* _Task details_
Please repeat the records exactly from their first line, finishing at the line containing "bpy.data.objects.remove(cutter)" and including it.
>> START Listed records
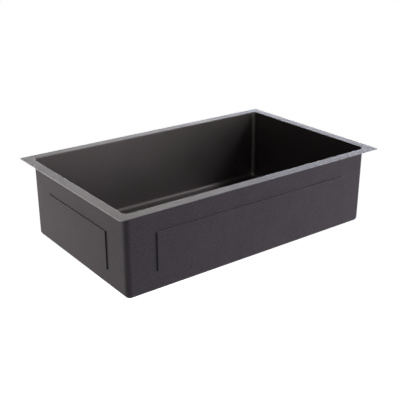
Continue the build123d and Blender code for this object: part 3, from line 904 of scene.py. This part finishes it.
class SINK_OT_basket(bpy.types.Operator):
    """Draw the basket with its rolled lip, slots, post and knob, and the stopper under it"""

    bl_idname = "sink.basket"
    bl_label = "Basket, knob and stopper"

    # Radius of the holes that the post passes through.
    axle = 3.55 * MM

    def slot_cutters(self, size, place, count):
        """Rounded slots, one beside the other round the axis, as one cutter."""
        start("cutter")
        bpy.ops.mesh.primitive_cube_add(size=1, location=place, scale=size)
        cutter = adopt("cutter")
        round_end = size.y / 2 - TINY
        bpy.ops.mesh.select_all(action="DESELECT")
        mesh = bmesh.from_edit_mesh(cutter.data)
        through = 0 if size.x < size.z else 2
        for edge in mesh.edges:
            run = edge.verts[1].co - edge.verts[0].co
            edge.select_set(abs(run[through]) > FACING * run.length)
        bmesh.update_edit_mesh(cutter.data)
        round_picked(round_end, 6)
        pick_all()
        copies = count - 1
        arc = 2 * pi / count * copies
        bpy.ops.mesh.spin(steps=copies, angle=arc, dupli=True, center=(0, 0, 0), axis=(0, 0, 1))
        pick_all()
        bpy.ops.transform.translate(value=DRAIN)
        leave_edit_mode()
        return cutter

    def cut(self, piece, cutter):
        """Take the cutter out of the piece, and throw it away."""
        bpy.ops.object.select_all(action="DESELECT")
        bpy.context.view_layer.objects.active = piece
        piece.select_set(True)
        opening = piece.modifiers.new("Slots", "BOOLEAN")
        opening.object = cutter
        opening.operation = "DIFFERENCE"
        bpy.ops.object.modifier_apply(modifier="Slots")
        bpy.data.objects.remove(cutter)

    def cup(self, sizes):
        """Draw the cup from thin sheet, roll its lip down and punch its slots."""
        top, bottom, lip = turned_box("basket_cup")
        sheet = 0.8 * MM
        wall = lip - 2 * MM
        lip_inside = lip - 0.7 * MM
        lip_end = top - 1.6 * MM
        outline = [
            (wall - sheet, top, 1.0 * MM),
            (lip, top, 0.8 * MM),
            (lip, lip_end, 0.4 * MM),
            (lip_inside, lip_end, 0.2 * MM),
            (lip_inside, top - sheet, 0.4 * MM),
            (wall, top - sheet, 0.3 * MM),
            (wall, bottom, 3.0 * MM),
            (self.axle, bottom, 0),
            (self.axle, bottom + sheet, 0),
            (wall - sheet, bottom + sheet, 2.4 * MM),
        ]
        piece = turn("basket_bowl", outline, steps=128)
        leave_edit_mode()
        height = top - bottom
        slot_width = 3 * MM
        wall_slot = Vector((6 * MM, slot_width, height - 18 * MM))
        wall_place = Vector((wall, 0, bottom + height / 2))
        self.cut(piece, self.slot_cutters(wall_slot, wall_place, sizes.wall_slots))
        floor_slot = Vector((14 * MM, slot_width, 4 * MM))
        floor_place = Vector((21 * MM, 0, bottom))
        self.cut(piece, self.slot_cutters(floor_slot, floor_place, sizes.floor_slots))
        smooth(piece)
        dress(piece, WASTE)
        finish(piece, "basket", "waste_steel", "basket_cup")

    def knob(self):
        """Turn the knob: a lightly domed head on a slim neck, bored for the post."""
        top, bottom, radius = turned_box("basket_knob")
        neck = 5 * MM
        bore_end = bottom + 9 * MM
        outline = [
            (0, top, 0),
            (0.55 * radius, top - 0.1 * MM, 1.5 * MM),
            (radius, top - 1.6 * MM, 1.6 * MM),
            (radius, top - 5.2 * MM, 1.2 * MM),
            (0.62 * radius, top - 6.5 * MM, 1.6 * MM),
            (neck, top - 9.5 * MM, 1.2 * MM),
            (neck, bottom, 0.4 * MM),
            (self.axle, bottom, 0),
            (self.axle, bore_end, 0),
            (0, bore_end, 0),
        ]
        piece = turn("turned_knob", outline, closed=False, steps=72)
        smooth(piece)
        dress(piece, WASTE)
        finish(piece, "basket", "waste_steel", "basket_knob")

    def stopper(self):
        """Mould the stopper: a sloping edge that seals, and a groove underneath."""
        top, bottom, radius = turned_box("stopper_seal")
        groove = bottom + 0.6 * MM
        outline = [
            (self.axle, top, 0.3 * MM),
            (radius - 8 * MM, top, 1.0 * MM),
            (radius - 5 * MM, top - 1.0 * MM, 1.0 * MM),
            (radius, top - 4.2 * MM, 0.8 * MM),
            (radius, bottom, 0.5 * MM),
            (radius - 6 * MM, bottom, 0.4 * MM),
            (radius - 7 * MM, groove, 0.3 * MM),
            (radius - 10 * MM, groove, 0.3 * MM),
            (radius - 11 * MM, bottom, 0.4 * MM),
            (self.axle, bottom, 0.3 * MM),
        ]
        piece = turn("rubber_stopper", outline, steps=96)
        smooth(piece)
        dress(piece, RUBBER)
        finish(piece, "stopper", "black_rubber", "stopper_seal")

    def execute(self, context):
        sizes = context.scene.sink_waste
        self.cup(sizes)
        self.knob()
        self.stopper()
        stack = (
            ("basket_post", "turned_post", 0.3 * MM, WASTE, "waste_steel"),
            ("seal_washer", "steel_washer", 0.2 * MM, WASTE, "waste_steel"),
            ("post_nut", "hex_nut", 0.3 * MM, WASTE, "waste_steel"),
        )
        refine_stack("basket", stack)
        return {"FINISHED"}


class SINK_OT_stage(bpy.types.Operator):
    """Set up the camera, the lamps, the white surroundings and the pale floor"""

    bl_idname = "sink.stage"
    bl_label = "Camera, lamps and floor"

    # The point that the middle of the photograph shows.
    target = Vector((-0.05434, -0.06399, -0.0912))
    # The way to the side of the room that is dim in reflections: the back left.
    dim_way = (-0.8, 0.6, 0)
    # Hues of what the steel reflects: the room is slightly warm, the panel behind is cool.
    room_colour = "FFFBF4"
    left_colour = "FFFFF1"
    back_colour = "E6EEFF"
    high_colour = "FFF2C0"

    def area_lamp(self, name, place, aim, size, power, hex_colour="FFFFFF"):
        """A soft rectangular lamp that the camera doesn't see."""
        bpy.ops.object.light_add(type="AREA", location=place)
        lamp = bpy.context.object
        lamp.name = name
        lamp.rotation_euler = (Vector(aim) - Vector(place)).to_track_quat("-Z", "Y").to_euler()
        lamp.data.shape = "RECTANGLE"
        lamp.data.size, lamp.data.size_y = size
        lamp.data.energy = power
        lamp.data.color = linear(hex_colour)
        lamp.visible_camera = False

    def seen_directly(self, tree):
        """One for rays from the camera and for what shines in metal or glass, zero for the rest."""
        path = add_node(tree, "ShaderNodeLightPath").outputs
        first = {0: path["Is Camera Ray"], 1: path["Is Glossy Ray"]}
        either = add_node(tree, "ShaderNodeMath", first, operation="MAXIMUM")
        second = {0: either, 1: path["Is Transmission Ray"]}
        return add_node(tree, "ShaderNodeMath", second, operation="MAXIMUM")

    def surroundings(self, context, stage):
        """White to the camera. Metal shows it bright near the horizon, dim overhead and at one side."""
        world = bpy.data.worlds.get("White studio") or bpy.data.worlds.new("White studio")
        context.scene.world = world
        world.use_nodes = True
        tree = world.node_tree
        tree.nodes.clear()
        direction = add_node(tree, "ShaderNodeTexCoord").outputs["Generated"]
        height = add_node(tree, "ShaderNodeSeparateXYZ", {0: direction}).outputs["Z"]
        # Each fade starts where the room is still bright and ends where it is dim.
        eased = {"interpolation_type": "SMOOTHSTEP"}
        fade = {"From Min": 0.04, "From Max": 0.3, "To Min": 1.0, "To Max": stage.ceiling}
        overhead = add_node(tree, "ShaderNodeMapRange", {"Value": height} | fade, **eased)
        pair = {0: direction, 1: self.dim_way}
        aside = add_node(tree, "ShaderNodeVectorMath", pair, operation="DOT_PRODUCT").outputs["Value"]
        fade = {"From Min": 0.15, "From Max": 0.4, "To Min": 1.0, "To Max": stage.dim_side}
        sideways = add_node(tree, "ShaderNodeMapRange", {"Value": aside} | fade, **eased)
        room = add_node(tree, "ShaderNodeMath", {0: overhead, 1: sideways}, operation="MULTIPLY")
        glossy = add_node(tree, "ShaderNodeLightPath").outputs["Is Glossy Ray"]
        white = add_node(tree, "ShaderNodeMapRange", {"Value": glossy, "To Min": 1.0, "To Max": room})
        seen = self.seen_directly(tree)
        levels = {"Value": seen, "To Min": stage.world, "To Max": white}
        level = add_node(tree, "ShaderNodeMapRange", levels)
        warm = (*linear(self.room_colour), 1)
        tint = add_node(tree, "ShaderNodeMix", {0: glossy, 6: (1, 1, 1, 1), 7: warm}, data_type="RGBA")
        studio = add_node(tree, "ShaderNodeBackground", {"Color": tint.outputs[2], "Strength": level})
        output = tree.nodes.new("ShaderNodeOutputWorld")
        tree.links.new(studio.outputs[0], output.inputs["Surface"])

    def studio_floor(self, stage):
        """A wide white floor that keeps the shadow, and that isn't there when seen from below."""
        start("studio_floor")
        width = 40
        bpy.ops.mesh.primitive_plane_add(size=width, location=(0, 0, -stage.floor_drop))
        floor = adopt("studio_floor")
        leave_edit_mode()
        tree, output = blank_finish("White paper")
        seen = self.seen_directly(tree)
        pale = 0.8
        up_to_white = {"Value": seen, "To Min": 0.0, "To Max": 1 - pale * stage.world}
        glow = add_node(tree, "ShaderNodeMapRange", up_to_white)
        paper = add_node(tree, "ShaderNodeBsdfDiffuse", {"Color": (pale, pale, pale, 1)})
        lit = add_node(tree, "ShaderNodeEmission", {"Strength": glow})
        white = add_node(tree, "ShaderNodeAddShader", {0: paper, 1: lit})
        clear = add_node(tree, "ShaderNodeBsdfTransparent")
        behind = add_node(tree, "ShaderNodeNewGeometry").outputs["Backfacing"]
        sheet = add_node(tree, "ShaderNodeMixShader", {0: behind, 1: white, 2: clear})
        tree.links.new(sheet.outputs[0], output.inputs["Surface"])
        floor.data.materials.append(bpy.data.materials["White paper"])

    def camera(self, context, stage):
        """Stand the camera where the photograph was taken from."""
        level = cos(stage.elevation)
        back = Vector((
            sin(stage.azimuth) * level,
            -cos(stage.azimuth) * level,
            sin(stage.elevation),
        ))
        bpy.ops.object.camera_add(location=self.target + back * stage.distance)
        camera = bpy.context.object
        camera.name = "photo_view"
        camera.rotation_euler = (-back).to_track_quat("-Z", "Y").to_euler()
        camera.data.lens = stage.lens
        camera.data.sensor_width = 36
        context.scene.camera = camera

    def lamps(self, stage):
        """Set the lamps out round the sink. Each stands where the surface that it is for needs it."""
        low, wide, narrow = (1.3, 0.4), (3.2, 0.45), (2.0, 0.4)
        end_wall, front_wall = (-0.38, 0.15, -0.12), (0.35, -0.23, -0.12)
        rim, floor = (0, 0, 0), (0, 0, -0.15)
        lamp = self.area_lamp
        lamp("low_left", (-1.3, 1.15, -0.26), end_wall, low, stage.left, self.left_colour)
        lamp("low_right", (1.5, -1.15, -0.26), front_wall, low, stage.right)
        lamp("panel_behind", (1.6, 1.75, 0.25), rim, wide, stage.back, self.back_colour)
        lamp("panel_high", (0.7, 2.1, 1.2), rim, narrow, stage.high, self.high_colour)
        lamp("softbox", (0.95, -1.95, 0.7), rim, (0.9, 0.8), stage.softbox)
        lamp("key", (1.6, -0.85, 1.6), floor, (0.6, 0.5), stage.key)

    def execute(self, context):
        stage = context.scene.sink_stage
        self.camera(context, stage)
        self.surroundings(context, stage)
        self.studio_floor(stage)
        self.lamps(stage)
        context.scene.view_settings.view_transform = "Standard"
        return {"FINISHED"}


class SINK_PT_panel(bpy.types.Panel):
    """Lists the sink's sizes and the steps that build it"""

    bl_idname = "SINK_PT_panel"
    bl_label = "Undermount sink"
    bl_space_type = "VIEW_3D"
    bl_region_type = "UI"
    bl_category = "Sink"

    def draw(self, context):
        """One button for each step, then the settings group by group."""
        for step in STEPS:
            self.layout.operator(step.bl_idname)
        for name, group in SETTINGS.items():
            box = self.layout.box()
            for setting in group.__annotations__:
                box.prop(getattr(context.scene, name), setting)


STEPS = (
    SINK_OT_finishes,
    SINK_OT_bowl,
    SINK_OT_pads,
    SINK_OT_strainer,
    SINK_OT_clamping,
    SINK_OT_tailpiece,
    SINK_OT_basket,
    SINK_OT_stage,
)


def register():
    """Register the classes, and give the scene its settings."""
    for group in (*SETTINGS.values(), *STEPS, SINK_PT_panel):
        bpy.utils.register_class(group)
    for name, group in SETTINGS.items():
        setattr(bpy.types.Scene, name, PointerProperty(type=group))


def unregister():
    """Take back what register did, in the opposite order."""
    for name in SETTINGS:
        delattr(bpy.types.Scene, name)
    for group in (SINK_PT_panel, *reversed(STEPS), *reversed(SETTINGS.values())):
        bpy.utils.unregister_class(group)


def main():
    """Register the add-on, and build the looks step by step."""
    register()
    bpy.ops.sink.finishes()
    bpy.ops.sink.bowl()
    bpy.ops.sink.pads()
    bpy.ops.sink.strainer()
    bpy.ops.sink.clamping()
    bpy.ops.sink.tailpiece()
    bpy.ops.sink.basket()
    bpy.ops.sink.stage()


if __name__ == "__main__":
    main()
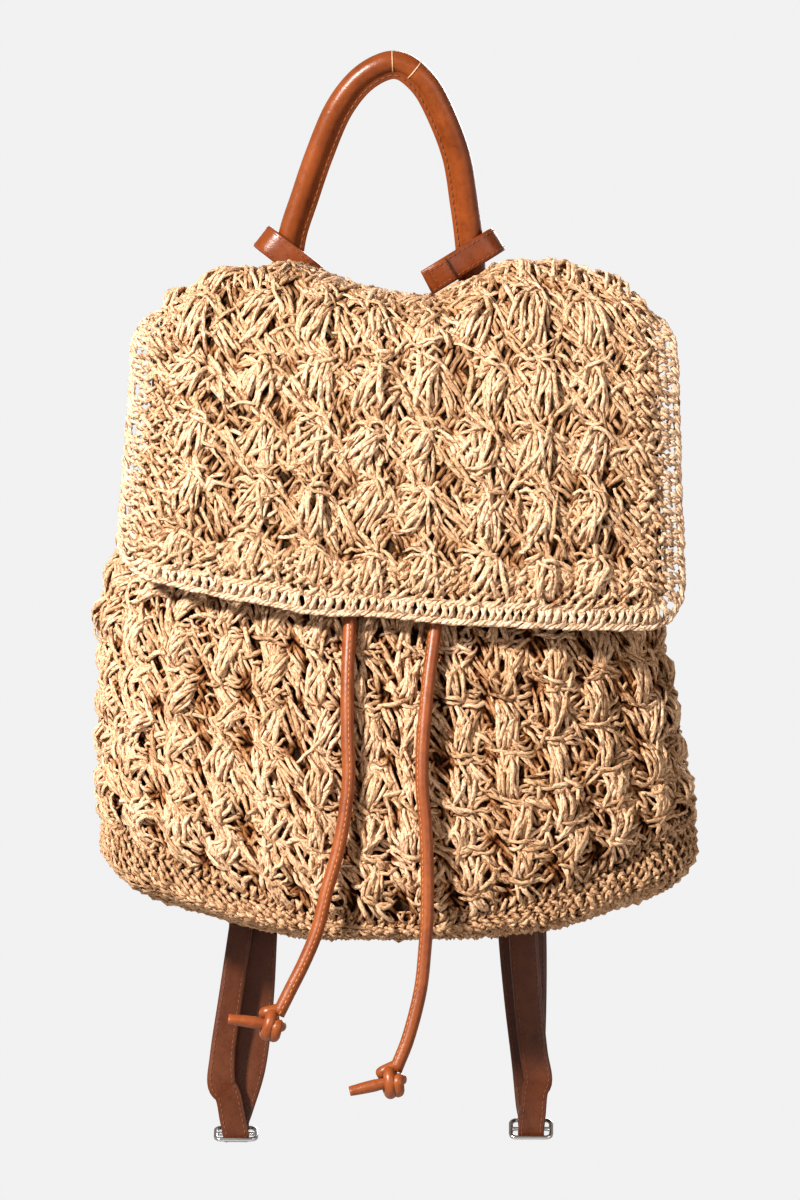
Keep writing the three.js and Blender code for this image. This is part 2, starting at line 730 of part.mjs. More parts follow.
>> END Listed records
* _Written answer_
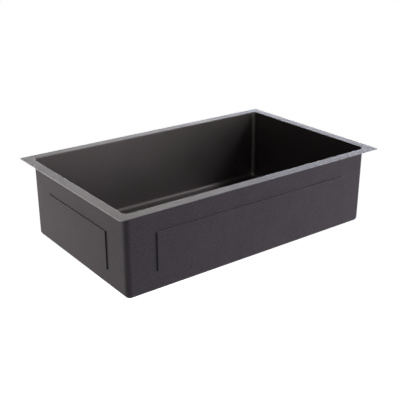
Continue the build123d and Blender code for this object: part 3, from line 904 of scene.py. This part finishes it.
class SINK_OT_basket(bpy.types.Operator):
    """Draw the basket with its rolled lip, slots, post and knob, and the stopper under it"""

    bl_idname = "sink.basket"
    bl_label = "Basket, knob and stopper"

    # Radius of the holes that the post passes through.
    axle = 3.55 * MM

    def slot_cutters(self, size, place, count):
        """Rounded slots, one beside the other round the axis, as one cutter."""
        start("cutter")
        bpy.ops.mesh.primitive_cube_add(size=1, location=place, scale=size)
        cutter = adopt("cutter")
        round_end = size.y / 2 - TINY
        bpy.ops.mesh.select_all(action="DESELECT")
        mesh = bmesh.from_edit_mesh(cutter.data)
        through = 0 if size.x < size.z else 2
        for edge in mesh.edges:
            run = edge.verts[1].co - edge.verts[0].co
            edge.select_set(abs(run[through]) > FACING * run.length)
        bmesh.update_edit_mesh(cutter.data)
        round_picked(round_end, 6)
        pick_all()
        copies = count - 1
        arc = 2 * pi / count * copies
        bpy.ops.mesh.spin(steps=copies, angle=arc, dupli=True, center=(0, 0, 0), axis=(0, 0, 1))
        pick_all()
        bpy.ops.transform.translate(value=DRAIN)
        leave_edit_mode()
        return cutter

    def cut(self, piece, cutter):
        """Take the cutter out of the piece, and throw it away."""
        bpy.ops.object.select_all(action="DESELECT")
        bpy.context.view_layer.objects.active = piece
        piece.select_set(True)
        opening = piece.modifiers.new("Slots", "BOOLEAN")
        opening.object = cutter
        opening.operation = "DIFFERENCE"
        bpy.ops.object.modifier_apply(modifier="Slots")
        bpy.data.objects.remove(cutter)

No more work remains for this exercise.